For many German fans, "change" has a face and a name. Klopp is currently Red Bull’s head of soccer, but in the public imagination he is already standing on the touchline in a DFB tracksuit, leading Germany into Euro 2028 and the 2030 World Cup.

His appointment would trigger an eruption of euphoria across German football. The idea is almost too easy to picture: the charisma, the authority, the ability to bind players and public together. It is precisely what the national team has lacked.

Klopp, though, stayed firmly on the fence when asked in Boston.

"I haven't thought about that yet. I understand that when the national coach position is discussed, my name is mentioned in some form. But it's not the moment to really talk about it. There's nothing to say about it. I have a job that I enjoy very much. As far as I know, it's not a part-time job."

The message was cautious, not closed. Klopp did not slam the door. He simply refused to open it on command.

The DFB’s moment of truth

Inside the camp, Nagelsmann still has public backing. Senior players have spoken up for him. Sporting director Rudi Völler has defended him. The instinct to protect the coach, to value continuity, runs deep in German football.

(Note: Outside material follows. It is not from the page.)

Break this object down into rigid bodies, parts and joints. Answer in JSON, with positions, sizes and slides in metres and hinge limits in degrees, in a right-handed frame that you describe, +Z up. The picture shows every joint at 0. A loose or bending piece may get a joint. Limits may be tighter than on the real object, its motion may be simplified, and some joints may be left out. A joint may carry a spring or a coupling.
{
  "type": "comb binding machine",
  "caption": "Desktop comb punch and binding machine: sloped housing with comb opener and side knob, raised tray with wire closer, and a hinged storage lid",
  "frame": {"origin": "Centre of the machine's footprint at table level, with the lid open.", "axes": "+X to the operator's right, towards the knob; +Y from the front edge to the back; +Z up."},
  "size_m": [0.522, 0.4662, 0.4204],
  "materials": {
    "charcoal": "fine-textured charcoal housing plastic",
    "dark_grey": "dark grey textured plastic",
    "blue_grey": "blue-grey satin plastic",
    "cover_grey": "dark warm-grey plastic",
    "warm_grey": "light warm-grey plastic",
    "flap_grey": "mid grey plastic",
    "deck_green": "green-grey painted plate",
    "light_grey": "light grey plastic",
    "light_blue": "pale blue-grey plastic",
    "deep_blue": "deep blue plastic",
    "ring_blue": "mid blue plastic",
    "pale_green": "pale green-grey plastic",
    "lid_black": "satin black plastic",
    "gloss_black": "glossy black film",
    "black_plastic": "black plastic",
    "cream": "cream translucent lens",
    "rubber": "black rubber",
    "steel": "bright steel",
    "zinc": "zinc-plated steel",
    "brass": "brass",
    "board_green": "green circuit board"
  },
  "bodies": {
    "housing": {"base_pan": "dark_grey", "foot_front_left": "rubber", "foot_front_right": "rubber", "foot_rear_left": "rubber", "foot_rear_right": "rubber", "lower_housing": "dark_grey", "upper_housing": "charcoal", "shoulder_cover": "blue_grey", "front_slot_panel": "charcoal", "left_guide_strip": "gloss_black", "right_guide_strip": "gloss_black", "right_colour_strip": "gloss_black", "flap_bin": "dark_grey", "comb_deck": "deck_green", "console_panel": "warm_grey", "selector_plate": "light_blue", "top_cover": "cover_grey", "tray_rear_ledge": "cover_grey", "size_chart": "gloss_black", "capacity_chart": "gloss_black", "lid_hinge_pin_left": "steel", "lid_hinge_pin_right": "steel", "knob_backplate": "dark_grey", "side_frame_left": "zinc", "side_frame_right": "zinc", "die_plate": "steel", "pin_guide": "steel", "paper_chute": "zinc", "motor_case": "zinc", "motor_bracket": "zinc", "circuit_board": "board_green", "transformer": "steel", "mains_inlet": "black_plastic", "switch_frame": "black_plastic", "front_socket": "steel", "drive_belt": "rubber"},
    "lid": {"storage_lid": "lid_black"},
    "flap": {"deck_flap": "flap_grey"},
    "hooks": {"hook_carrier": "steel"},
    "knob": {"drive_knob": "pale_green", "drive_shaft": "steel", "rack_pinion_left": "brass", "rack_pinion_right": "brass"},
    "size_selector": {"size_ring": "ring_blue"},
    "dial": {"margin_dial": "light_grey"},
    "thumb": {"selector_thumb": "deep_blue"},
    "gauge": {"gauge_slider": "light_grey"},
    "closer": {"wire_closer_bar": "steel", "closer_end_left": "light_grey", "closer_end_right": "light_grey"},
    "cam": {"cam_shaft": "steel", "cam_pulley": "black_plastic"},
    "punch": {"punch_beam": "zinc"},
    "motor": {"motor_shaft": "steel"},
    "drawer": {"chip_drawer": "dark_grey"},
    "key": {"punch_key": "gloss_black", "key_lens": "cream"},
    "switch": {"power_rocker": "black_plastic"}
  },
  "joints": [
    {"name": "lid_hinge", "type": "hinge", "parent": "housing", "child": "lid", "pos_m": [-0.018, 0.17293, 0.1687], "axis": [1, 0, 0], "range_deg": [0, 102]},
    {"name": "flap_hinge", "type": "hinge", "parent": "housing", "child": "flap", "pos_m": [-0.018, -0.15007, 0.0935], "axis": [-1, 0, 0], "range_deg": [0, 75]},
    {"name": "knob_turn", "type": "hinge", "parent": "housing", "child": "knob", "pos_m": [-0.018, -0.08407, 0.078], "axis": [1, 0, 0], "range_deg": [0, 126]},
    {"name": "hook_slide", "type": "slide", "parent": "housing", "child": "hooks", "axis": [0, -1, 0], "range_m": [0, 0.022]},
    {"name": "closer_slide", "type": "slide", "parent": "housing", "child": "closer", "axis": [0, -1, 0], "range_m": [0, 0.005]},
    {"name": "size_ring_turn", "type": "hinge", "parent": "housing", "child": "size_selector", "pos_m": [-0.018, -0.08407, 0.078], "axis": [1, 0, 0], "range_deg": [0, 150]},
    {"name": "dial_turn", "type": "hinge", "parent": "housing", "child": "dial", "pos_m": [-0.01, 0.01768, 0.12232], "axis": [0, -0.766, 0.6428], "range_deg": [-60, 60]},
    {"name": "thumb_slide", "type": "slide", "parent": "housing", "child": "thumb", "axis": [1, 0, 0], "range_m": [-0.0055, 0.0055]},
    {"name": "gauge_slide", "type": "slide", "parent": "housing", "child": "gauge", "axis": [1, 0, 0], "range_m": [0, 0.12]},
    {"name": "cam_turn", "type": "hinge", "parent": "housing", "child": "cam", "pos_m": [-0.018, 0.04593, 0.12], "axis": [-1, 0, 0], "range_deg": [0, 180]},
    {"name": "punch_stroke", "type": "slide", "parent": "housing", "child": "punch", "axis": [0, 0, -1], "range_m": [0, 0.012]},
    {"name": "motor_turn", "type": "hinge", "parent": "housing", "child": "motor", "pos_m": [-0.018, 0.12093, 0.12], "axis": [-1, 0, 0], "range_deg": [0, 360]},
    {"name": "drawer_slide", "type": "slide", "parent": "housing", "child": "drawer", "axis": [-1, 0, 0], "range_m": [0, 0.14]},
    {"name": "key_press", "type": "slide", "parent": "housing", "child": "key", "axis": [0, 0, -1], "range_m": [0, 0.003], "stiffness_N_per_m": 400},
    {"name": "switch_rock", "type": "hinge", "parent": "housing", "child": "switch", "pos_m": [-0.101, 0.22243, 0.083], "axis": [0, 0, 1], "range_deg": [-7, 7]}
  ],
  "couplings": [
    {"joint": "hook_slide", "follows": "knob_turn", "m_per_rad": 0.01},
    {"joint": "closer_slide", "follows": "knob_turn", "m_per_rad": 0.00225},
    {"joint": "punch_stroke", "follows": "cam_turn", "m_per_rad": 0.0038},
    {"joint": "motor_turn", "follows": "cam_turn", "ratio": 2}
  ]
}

That instinct has already cost them once with Löw. It cost them again with Flick.

They cannot afford a third repeat.

The DFB now stands at a crossroads it has visited too often in the last decade. The pattern is familiar: loyalty to a coach who has lost his way, time wasted, tournaments squandered. The lesson is obvious, yet still unlearned.

This time, the decision must be swift and unsentimental. However much Nagelsmann once symbolised the future, his tenure now represents a stalled project. The World Cup exposed that brutally.

Klopp may or may not be ready. He may or may not say yes. But one thing is certain: he will not wait forever.